Designs and implements institutional process and activities for the social organizations. It seeks efficient and effective action of the Federation members in the field of social development in the region.


Promotes and defends the interests and rights of the members, promotes institutional strengths and ensures transparency in the agreements nd commitments made on behalf of its associated.

Impact on public policy

The Federation participates in the process of building, monitoring and the evaluation of social development policies at the municipal, regional and national levels.

 –Positioning and networking

Permanent work committees as scenarios where opinion, analysis and collective construction of projects are created from the associated NGO in different subjects.

The Federation of NGO of Antioquia also guides its work and encourage the associated NGO to follow the Istanbul  Development Effectiveness Principles of the Civil Society Organizations 

Istanbul CSO Development Effectiveness Principles

Civil society organizations are a vibrant and essential feature in the democratic life of countries across the globe. CSOs collaborate with the full diversity of people and promote their rights.
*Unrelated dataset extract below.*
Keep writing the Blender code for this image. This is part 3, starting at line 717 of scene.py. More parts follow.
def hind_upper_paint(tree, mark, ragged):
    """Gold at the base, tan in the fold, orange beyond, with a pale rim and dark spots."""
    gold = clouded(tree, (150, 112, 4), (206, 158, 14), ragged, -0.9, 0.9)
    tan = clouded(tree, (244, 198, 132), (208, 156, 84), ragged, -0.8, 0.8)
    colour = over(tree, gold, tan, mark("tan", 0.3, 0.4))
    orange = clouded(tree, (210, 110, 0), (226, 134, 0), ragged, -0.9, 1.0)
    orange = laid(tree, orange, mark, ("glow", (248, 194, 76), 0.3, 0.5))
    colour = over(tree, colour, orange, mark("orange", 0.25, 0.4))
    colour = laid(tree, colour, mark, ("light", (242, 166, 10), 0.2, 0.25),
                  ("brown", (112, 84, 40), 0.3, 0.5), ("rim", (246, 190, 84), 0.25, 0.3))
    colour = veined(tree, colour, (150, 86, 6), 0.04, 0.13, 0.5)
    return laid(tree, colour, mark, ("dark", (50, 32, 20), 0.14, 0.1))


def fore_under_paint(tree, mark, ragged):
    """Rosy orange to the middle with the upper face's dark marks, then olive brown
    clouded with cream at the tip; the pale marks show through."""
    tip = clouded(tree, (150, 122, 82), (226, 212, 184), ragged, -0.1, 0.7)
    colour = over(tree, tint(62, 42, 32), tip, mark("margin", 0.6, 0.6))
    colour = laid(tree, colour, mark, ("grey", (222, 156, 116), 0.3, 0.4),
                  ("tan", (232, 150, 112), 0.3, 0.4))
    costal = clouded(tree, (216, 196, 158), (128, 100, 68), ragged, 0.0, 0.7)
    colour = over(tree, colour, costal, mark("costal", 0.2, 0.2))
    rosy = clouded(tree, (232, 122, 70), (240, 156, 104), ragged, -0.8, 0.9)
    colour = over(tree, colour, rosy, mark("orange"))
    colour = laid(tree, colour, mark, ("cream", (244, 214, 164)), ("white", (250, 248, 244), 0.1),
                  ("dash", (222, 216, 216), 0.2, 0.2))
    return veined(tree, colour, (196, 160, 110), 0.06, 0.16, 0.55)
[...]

The essential characteristics of CSOs as distinct development actors – that they are voluntary, diverse, non-partisan, autonomous, non-violent, working and collaborating for change – are the foundation for the Istanbul principles for CSO development effectiveness. These principles guide the work and practices of civil society organizations in both peaceful and conflict situations, in different areas of work from grassroots to policy advocacy, and in a continuum from humanitarian emergencies to long-term development.

1. Respect and promote human rights and social justice

CSOs are effective as development actors when they … develop and implement strategies, activities and practices that promote individual and collective human rights, including the right to development, with dignity, decent work, social justice and equity for all people.
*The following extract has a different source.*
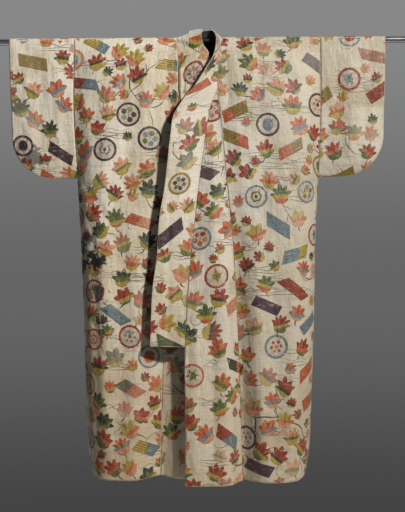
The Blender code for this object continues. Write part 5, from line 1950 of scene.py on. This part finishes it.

2. Embody gender equality and equity while promoting women and girls’ rights

CSOs are effective as development actors when they … promote and practice development cooperation embodying gender equity, reflecting women’s concerns and experience, while supporting women’s efforts to realize their individual and collective rights, participating as fully empowered actors in the development process.

3. Focus on people’s empowerment, democratic ownership and participation

CSOs are effective as development actors when they … support the empowerment and inclusive participation of people to expand their democratic ownership over policies and development initiatives that affect their lives, with an emphasis on  the poor and marginalized.

4. Promote Environmental Sustainability

CSOs are effective as development actors when they … develop and implement priorities and approaches that promote environmental sustainability for present and future generations, including urgent responses to climate crises, with specific  attention to the socio-economic, cultural and indigenous conditions for ecological integrity and justice.

5. Practice transparency and accountability

CSOs are effective as development actors when they … demonstrate a sustained organizational commitment to transparency, multiple accountability, and integrity in their internal operations.

6. Pursue equitable partnerships and solidarity

CSOs are effective as development actors when they … commit to transparent relationships with CSOs and other development actors, freely and as equals, based on shared development goals and values, mutual respect, trust, organizational autonomy, long-term accompaniment, solidarity and global citizenship.

7. Create and share knowledge and commit to mutual learning

CSOs are effective as development actors when they … enhance the ways they learn from their experience, from other CSOs and development actors, integrating evidence from development practice and results, including the knowledge and wisdom of local and indigenous communities, strengthening innovation and their vision for the future they would like to see.

8. Commit to realizing positive sustainable change

CSOs are effective as development actors when they … collaborate to realize sustainable outcomes and impacts of their development actions, focusing on results and conditions for lasting change for people, with special emphasis on poor and marginalized populations, ensuring an enduring legacy for present and future generations.

Guided by these Istanbul principles, CSOs are committed to take pro-active actions to improve and be fully accountable for their development practices. Equally important will be enabling policies and practices by all actors. Through actions consistent with these principles, donor and partner country governments demonstrate their Accra Agenda for Action pledge that they “share an interest in ensuring that CSO contributions to development reach their full potential”. All governments have an obligation to uphold basic human rights – among others, the right to association, the right to assembly, and the freedom of expression. Together these are pre-conditions for effective development.